Book review: The Adam Quest

by Tim Stafford

★★★★★

Best book I’ve read this year! Tim Stafford is the Senior Writer for Christianity Today, and I can see why. His writing is a pleasure to read.

The Adam Quest is a personal glimpse into the lives of eleven scientists who feel science and faith should be allies. Stafford interviews young earth creationists, intelligent design creationists, and evolutionary creationists, all of whom are firm believers and all of whom have a high regard for the Bible as a source of truth. Each tells his or her story of being led to faith. Stafford doesn’t try to separate right from wrong, he just gets out of the way and lets each person tell their own story, so we can get to know them.

It’s a dilemma. Young earth creationists have a clear understanding of Genesis, but struggle to fit science into the mold. In particular, new biochemical and genomic information hugely strengthens the evolutionary case that all life is related. But evolutionary creationists struggle with the other side of the equation: their understanding of Genesis is very much a work in progress.

I’m probably showing my bias, but the young earth creationists leave me feeling sad as they plug along, driven by an intense trust in a literal interpretation of Genesis but largely ignored by their scientific peers, working so far to the fringe of science that funding is unavailable. They have no expensive labs, no scientific exploration, just an air of desperation as they try to uphold the Word of God.

The Intelligent Design (ID) proponents (including Michael Behe, the first to propose the idea of irreducible complexity) never lack for confidence, yet fit in no better with their peers, as ID just doesn’t qualify as “science.” The ID arguments may have merit, but it doesn’t matter; they present no verifiable model to replace evolution. It’s not enough to say “God did it” … science studies how. ID, therefore, will never gain a place in the science class until IDers tackle the problem of how God did it, so that predictions can be made and tested. IDers claim scientific exploration into their views can be done, but as yet no one is doing it.
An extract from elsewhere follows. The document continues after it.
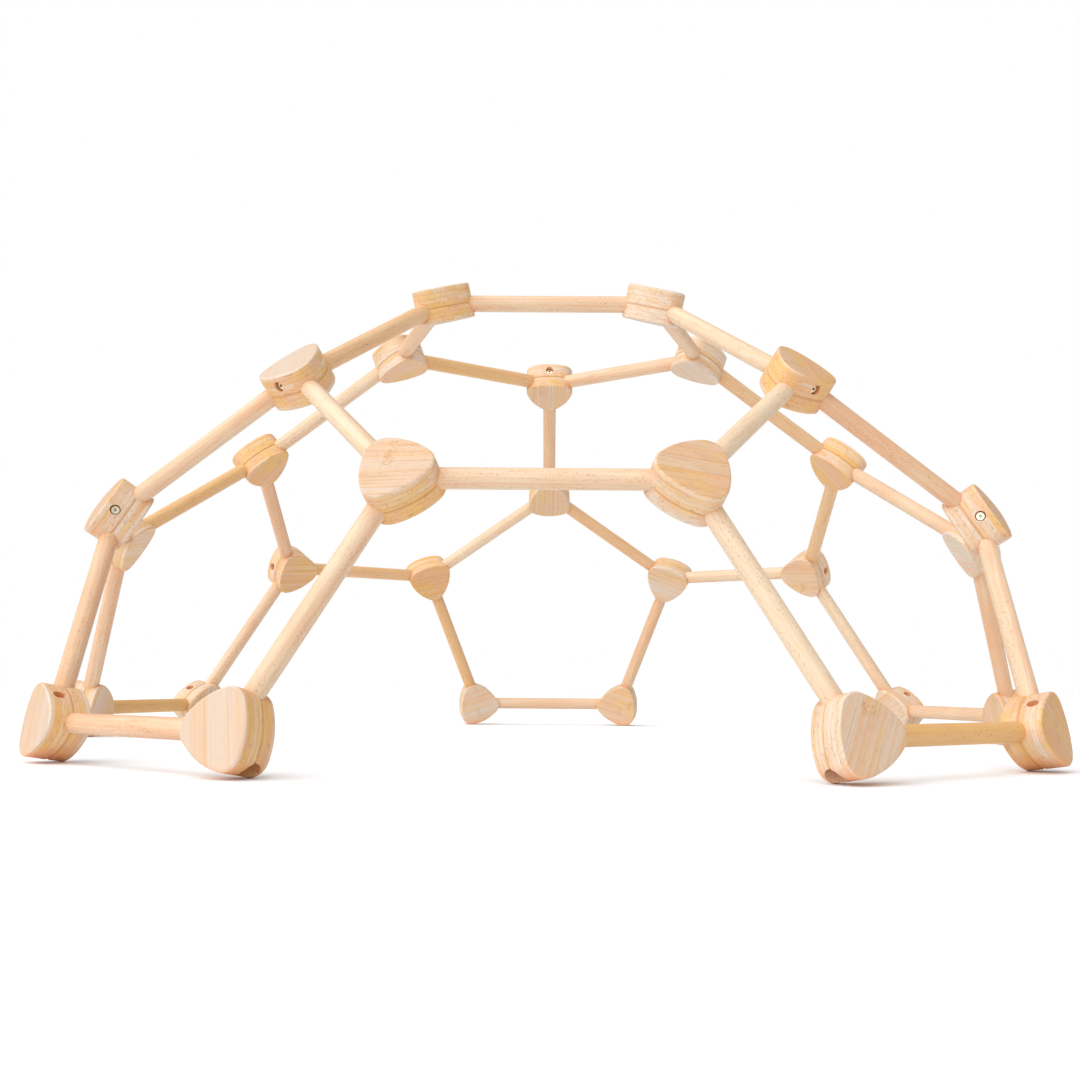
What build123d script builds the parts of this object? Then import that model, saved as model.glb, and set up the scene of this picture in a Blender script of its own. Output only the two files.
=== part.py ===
from build123d import *
from math import acos, asin, cos, degrees, radians, sin, sqrt
import os

# A climbing dome of six wooden pentagon frames.  The frames are centred on six corners of a
# regular icosahedron, the pole and the five round it, so the whole is the upper half of a
# truncated icosahedron.  Each frame is five hubs and five dowels glued into a ring.  Ten more
# dowels link the frames, on the middle thirds of the icosahedron's edges, and are bolted at
# both ends through the hubs.  Each bottom hub keeps its third socket empty.
# Axes: +Z up, +X to the right, the open doorway faces -Y.  Origin: on the dome's vertical
# axis, at the height of the ground.  Millimetres.

# Layout
hub_spacing = 330.0             # centre to centre of neighbouring hubs, the same everywhere
wall_angles = {                 # direction from the axis to the middle of each wall frame
    "front_left": 234.0,
    "front_right": 306.0,
    "right": 18.0,
    "back": 90.0,
    "left": 162.0,
}

# Dowels
dowel_diameter = 25.0
dowel_length = 285.0
dowel_end_chamfer = 1.0
glue_gap = 0.1                  # between a dowel and the wall or bottom of its socket

# Hubs: rounded triangles of laminated bamboo, two boards glued face to face
outer_board_thickness = 30.0
inner_board_thickness = 22.0
hub_face_height = 23.0          # outer face above the point where the three socket axes meet
hub_side_distance = 39.0        # that point to the middle of each bowed side
hub_side_radius = 93.0
hub_corner_radius = 22.5
hub_edge_rounding = 3.0
joint_groove_depth = 1.0        # the boards' edges are eased where they meet
joint_groove_side = 2.5         # half the width of the groove that this leaves

# Link bolts: long furniture bolts with a thin wide head and a hexagon socket
bolt_head_diameter = 12.4
bolt_head_height = 3.0
bolt_head_rounding = 0.8
bolt_key_width = 4.0            # across the flats of the hexagon
bolt_key_depth = 2.0
bolt_shank_diameter = 5.9
bolt_shank_length = 80.0
bolt_tip_chamfer = 0.8
bolt_seat_distance = 32.0       # hub centre to the face the head bears on
bolt_recess_diameter = 14.0
bolt_hole_diameter = 6.6
bolt_tip_room = 2.0             # drilled past the tip of the bolt

# Threaded inserts in the ends of the link dowels
insert_diameter = 10.0
insert_bore_diameter = 6.0
insert_length = 18.0
insert_setback = 0.5            # below the dowel's end
insert_hole_diameter = 10.1

# Worked out from the above
drill_past = 20.0               # how far a drilled hole runs out past the surface
socket_diameter = dowel_diameter + 2 * glue_gap
dowel_start = (hub_spacing - dowel_length) / 2      # hub centre to the dowel's end
socket_bottom = dowel_start - glue_gap
icosahedron_edge = 3 * hub_spacing
icosahedron_radius = icosahedron_edge * sin(radians(72))
ring_radius = 2 * icosahedron_radius / sqrt(5)      # the five corners round the pole
ring_height = icosahedron_radius / sqrt(5)
sphere_radius = hub_spacing / 4 * sqrt(58 + 18 * sqrt(5))

# Each dowel dips below the plane of its hub by this angle, as a chord of the sphere does.
dip = asin(hub_spacing / (2 * sphere_radius))
# Seen square on, the two ring sockets are turned this far from the link socket, because
# neighbouring dowels of a hexagon meet at 120 degrees.
ring_turn = degrees(acos((cos(radians(120)) - sin(dip) ** 2) / cos(dip) ** 2))


def socket_plane(turn, distance):
    """Plane square to a socket's axis, at a distance from the hub's centre."""
    axis = Vector(
        cos(radians(turn)) * cos(dip),
        sin(radians(turn)) * cos(dip),
        -sin(dip),
    )
    return Plane(origin=axis * distance, z_dir=axis)


# The hub, in its own frame: Z outwards from the dome, X towards the link socket.
joint_height = hub_face_height - outer_board_thickness
with BuildSketch(Plane.XY.offset(joint_height)) as outline:
    disc_offset = hub_side_radius - hub_side_distance
    for side_turn, mode in (
        (180, Mode.ADD),
        (ring_turn / 2, Mode.INTERSECT),
        (-ring_turn / 2, Mode.INTERSECT),
    ):
        disc_x = -disc_offset * cos(radians(side_turn))
        disc_y = -disc_offset * sin(radians(side_turn))
        with Locations((disc_x, disc_y)):
            Circle(hub_side_radius, mode=mode)
    fillet(outline.vertices(), radius=hub_corner_radius)


def board(height):
    """One of a hub's two boards: from the joint between them, up or down to its own face."""
    with BuildPart() as blank:
        add(outline.sketch)
        extrude(amount=height)
        joint_face, rim_face = blank.faces().filter_by(Axis.Z).sort_by(Axis.Z, reverse=height < 0)
        fillet(rim_face.edges(), radius=hub_edge_rounding)
        chamfer(joint_face.edges(), joint_groove_depth, joint_groove_side, reference=joint_face)
    return blank.part


with BuildPart() as hub_shape:
    add(board(outer_board_thickness))
    add(board(-inner_board_thickness))
    # Three dowel sockets
    for turn in (0, ring_turn, -ring_turn):
        with BuildSketch(socket_plane(turn, socket_bottom)):
            Circle(socket_diameter / 2)
        extrude(amount=hub_side_distance + drill_past, mode=Mode.SUBTRACT)
    # Bolt hole in line with the link socket, and the recess for the bolt's head
    with BuildSketch(socket_plane(0, -bolt_seat_distance)):
        Circle(bolt_hole_diameter / 2)
    extrude(amount=bolt_seat_distance + socket_bottom, mode=Mode.SUBTRACT)
    with BuildSketch(socket_plane(0, -bolt_seat_distance)):
        Circle(bolt_recess_diameter / 2)
    extrude(amount=-drill_past, mode=Mode.SUBTRACT)

# The parts below lie along Z, with the centre of their hub at the origin.
with BuildPart() as ring_dowel:
    with BuildSketch(Plane.XY.offset(dowel_start)):
        Circle(dowel_diameter / 2)
    extrude(amount=dowel_length)
    chamfer(ring_dowel.edges().filter_by(GeomType.CIRCLE), length=dowel_end_chamfer)

with BuildPart() as link_dowel:
    add(ring_dowel.part)
    bolt_depth = bolt_shank_length - bolt_seat_distance - dowel_start + bolt_tip_room
    for end, inwards in ((dowel_start, 1), (dowel_start + dowel_length, -1)):
        with BuildSketch(Plane.XY.offset(end)):
            Circle(insert_hole_diameter / 2)
        extrude(amount=inwards * (insert_setback + insert_length), mode=Mode.SUBTRACT)
        with BuildSketch(Plane.XY.offset(end)):
            Circle(bolt_hole_diameter / 2)
        extrude(amount=inwards * bolt_depth, mode=Mode.SUBTRACT)

with BuildPart() as bolt:
    with BuildSketch(Plane.XY.offset(-bolt_seat_distance)):
        Circle(bolt_shank_diameter / 2)
    extrude(amount=bolt_shank_length)
    chamfer(bolt.edges().sort_by(Axis.Z)[-1], length=bolt_tip_chamfer)
    with BuildSketch(Plane.XY.offset(-bolt_seat_distance)):
        Circle(bolt_head_diameter / 2)
    extrude(amount=-bolt_head_height)
    fillet(bolt.edges().sort_by(Axis.Z)[0], radius=bolt_head_rounding)
    with BuildSketch(Plane.XY.offset(-bolt_seat_distance - bolt_head_height)):
        RegularPolygon(radius=bolt_key_width / 2, side_count=6, major_radius=False)
    extrude(amount=bolt_key_depth, mode=Mode.SUBTRACT)

with BuildPart() as insert:
    with BuildSketch(Plane.XY.offset(dowel_start + insert_setback)):
        Circle(insert_diameter / 2)
        Circle(insert_bore_diameter / 2, mode=Mode.SUBTRACT)
    extrude(amount=insert_length)


def corner_at(angle, height):
    """Corner of the icosahedron's upper or lower ring."""
    return Vector(ring_radius * cos(radians(angle)), ring_radius * sin(radians(angle)), height)


def hub_plane(frame_corner, next_corner):
    """A hub is a third of the way along an edge, and its link socket points along the edge."""
    edge = next_corner - frame_corner
    centre = frame_corner + edge * (1 / 3)
    outwards = centre.normalized()
    across = edge - outwards * edge.dot(outwards)
    return Plane(origin=centre, x_dir=across.normalized(), z_dir=outwards)


def axis_plane(start_name, end_name):
    """Plane at one hub's centre, square to the line to another."""
    start = hub_planes[start_name].origin
    end = hub_planes[end_name].origin
    return Plane(origin=start, z_dir=(end - start).normalized())


def save(name, shape, planes):
    """Write one named piece, or a group of equal ones, each at its own plane."""
    with BuildPart(*planes) as placed:
        add(shape)
    placed.part.label = name
    export_step(placed.part, f"parts/{name}.step")


# Corners of the icosahedron, from its centre.  A lower corner is below and to the left of the
# wall frame with the same index, and left and right are as seen from outside the dome.
walls = list(wall_angles)
pole = Vector(0, 0, icosahedron_radius)
upper = [corner_at(wall_angles[wall], ring_height) for wall in walls]
lower = [corner_at(wall_angles[wall] - 36, -ring_height) for wall in walls]

hub_planes = {}
for k, wall in enumerate(walls):
    right_of = (k + 1) % len(walls)
    left_of = (k - 1) % len(walls)
    hub_planes[f"{wall}_crown_hub"] = hub_plane(pole, upper[k])
    hub_planes[f"{wall}_shoulder_hub"] = hub_plane(upper[k], pole)
    hub_planes[f"{wall}_waist_hub_left"] = hub_plane(upper[k], upper[left_of])
    hub_planes[f"{wall}_waist_hub_right"] = hub_plane(upper[k], upper[right_of])
    hub_planes[f"{wall}_base_hub_left"] = hub_plane(upper[k], lower[k])
    hub_planes[f"{wall}_base_hub_right"] = hub_plane(upper[k], lower[right_of])

# Lift everything so that the lowest point of the bottom hubs is on the ground.
with BuildPart(hub_planes["back_base_hub_left"]) as lowest_hub:
    add(hub_shape.part)
centre_height = -lowest_hub.part.bounding_box().min.Z
for plane in hub_planes.values():
    plane.origin += Vector(0, 0, centre_height)

os.makedirs("parts", exist_ok=True)

for name, plane in hub_planes.items():
    save(name, hub_shape.part, [plane])

# Glued dowels, five in each frame.
crown_axes = [
    axis_plane(f"{wall}_crown_hub", f"{walls[k - 1]}_crown_hub") for k, wall in enumerate(walls)
]
save("crown_rails", ring_dowel.part, crown_axes)
for wall in walls:
    rafter_axes = [
        axis_plane(f"{wall}_shoulder_hub", f"{wall}_waist_hub_{side}") for side in ("left", "right")
    ]
    leg_axes = [
        axis_plane(f"{wall}_waist_hub_{side}", f"{wall}_base_hub_{side}") for side in ("left", "right")
    ]
    base_axis = axis_plane(f"{wall}_base_hub_left", f"{wall}_base_hub_right")
    save(f"{wall}_rafters", ring_dowel.part, rafter_axes)
    save(f"{wall}_legs", ring_dowel.part, leg_axes)
    save(f"{wall}_base_rail", ring_dowel.part, [base_axis])

# Link dowels, with a bolt and an insert at both ends: from the crown frame to each wall frame,
# and from each wall frame to the next one on its right.
for level in ("crown", "waist"):
    bolt_axes = []
    for k, wall in enumerate(walls):
        if level == "crown":
            ends = (f"{wall}_crown_hub", f"{wall}_shoulder_hub")
        else:
            ends = (f"{wall}_waist_hub_right", f"{walls[(k + 1) % len(walls)]}_waist_hub_left")
        link_axis = axis_plane(*ends)
        save(f"{wall}_{level}_link", link_dowel.part, [link_axis])
        bolt_axes.append(link_axis)
        bolt_axes.append(axis_plane(*reversed(ends)))
    save(f"{level}_link_bolts", bolt.part, bolt_axes)
    save(f"{level}_link_inserts", insert.part, bolt_axes)

print("height of the sphere's centre above the ground:", round(centre_height, 3))
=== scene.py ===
import random
from math import pi, radians

import bpy
import numpy as np
from mathutils import Matrix, Vector


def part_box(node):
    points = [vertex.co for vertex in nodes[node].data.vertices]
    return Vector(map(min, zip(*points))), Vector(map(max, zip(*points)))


# Looks for the climbing dome: laminated bamboo hubs, beech dowels and plated steel fastenings.
# Every piece is a CAD node, so this script only adds materials, a floor, light and a camera.
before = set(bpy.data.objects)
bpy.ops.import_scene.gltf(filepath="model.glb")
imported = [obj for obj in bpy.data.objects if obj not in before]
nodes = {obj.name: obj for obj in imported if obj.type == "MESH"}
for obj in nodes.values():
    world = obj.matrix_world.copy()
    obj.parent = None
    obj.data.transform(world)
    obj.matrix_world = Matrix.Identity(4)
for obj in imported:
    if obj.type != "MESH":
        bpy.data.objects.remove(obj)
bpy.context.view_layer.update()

WALLS = ("front_left", "front_right", "right", "back", "left")
SIDES = ("left", "right")
MM = 0.001

# Laminated bamboo, in millimetres
PLY = 7.5                   # thickness of one layer of strips
STRIP = 19.0                # width of one strip
HUB_THICKNESS = 52.0
OUTER_BOARD = 30.0          # outer face of a hub to the joint between its two boards
NODE_SPACING = 210.0        # between the knuckles along a strip

# Reach of the painted shade in the crevices of the wood and of the steel, in millimetres
WOOD_SHADE_REACH = 24
STEEL_SHADE_REACH = 3

# Strength of the relief, and the thin clear lacquer on all the wood
WOOD_RELIEF = 0.6
STEEL_RELIEF = 0.25
LACQUER = {"IOR": 1.48, "Specular IOR Level": 0.3, "Coat Weight": 0.12, "Coat Roughness": 0.28}

# Light: the surround is seen as full white but lights less, and the key is wide, in degrees
SURROUND = 0.55
KEY_STRENGTH = 3.3
KEY_ANGLE = 100
KEY_DIRECTION = (-0.60, -0.55, 0.85)

FLOOR_REACH = 8.0           # in metres, from the middle to each side

# Camera, in metres and radians: two metres from the dome's middle, low down, looking slightly up
CAMERA_PLACE = (0.0111, -2.008, 0.108)
CAMERA_TURN = 0.0118
CAMERA_PITCH = pi / 2 + 0.1145
CAMERA_ROLL = 0.0088
SENSOR_WIDTH = 36.0
LENS = 39.9

# Colours of the wood itself, without any light on it, and a painted shade for its crevices
BAMBOO_PALE = (0.645, 0.565, 0.475, 1)
BAMBOO_CREAM = (0.69, 0.55, 0.425, 1)
BAMBOO_GOLD = (0.71, 0.43, 0.155, 1)
BAMBOO_ROSE = (0.70, 0.405, 0.215, 1)
BAMBOO_FIBRE = (0.46, 0.22, 0.055, 1)
BAMBOO_GLUE = (0.42, 0.17, 0.04, 1)
BAMBOO_MARK = (0.22, 0.08, 0.02, 1)
BEECH_PALE = (0.70, 0.55, 0.385, 1)
BEECH_PINK = (0.67, 0.395, 0.235, 1)
BEECH_GOLD = (0.67, 0.39, 0.145, 1)
BEECH_FLECK = (0.36, 0.15, 0.07, 1)
# Painted shade: a warm dark tint where the wood is hidden, in sockets and where dowels meet hubs
CREVICE_SHADE = (0.80, 0.31, 0.105, 1)

# Other colours, with a roughness for each of the two steels
BOLT_STEEL = (0.95, 0.86, 0.66), 0.22
INSERT_STEEL = (0.75, 0.70, 0.56), 0.28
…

But believers in evolutionary creation have their own struggles. They are habitually charged with destroying the faith of fellow Christians. Christianity is supposed to distrust science, it’s supposed to oppose the heresy of Darwinism. This is drilled into evangelicals at a young age, and since most evangelicals are not trained in science, it’s very difficult for them to understand just how solid the scientific evidence for evolutionary biology really is.

Here I must give a special plug to Simon Conway Morris, whose views about directed evolution are absolutely fascinating. He believes if we were to rewind and replay the tape of evolution, it would surely travel a different path, but would ultimately converge much the same way it did this time around. Humans are inevitable. I have already ordered his 2003 book Life’s Solution: Inevitable Humans in a Lonely Universe, so fascinating is his theory of convergence.

Stafford then wraps up by presenting his own opinion on the matter, yet humbly admitting there is still much to learn, if only science and faith will understand that they are allies.

Thomas Nelson, Inc., © 2013, 232 pages

ISBN: 978-0-5291-0271-3

2 Comments

  1. Being a strong believer in Christ and the Bible and also in science I have no problem also believing that science & faith are allies. I am not saying that I have all the answers. I am not even saying I have 1/4 of the answers, but I do have faith that they are there are scientists and great thinkers that do have the answers. I think and I think hard but I do not think I am a great thinker. JJeezzz. That was hard! Being a Mormon, I have to believe that G-d did create the world, as scriptures say, but being a hard thinker, I believe He could have created the world and man as the laws of the universe dictate, or as evolution show it happen. We know evolution occurred, right? I believe the answer we don’t have, is why? Correct me if I am not right. Believing in G-d is not always a matter of science but a matter of faith. At times, I think we are kind of “hard-wired” to believe in something more than ourselves. In our modern age we have new things to worry about, like atheism, which seems almost silly in thought, the belief that nothing exist. Still appears like a hard-wired thought. I am not so worried about where G-d came from , or where Adam came from, but I do concern myself with the understanding of science & faith. The greatest understanding of our time will be the co-joining of these two great “sciences”.

    • Lee Harmon

      Yeah, I probably wouldn’t have said faith and science are allies, but more like spirituality and science are allies–Faith seems to inhibit scientific discovery in my experience–but I understand exactly what you are saying.